Parts and joints as JSON:
## Start
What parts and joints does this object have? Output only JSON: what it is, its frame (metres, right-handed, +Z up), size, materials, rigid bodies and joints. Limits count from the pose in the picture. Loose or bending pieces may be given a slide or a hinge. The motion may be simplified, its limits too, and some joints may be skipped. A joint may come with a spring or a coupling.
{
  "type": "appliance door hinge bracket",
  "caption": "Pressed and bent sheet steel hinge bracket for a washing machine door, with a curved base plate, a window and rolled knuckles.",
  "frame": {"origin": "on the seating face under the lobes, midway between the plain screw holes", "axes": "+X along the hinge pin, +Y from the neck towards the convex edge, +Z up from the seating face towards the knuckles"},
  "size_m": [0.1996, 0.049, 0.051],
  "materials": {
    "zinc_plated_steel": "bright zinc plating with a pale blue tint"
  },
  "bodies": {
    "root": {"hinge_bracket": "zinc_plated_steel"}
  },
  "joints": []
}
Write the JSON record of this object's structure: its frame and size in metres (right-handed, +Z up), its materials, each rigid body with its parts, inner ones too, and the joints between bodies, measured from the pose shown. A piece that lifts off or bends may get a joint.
## End
Problem description: All of the entries above need to be reproduced exactly.

Problem solution:
What parts and joints does this object have? Output only JSON: what it is, its frame (metres, right-handed, +Z up), size, materials, rigid bodies and joints. Limits count from the pose in the picture. Loose or bending pieces may be given a slide or a hinge. The motion may be simplified, its limits too, and some joints may be skipped. A joint may come with a spring or a coupling.
{
  "type": "appliance door hinge bracket",
  "caption": "Pressed and bent sheet steel hinge bracket for a washing machine door, with a curved base plate, a window and rolled knuckles.",
  "frame": {"origin": "on the seating face under the lobes, midway between the plain screw holes", "axes": "+X along the hinge pin, +Y from the neck towards the convex edge, +Z up from the seating face towards the knuckles"},
  "size_m": [0.1996, 0.049, 0.051],
  "materials": {
    "zinc_plated_steel": "bright zinc plating with a pale blue tint"
  },
  "bodies": {
    "root": {"hinge_bracket": "zinc_plated_steel"}
  },
  "joints": []
}
Write the JSON record of this object's structure: its frame and size in metres (right-handed, +Z up), its materials, each rigid body with its parts, inner ones too, and the joints between bodies, measured from the pose shown. A piece that lifts off or bends may get a joint.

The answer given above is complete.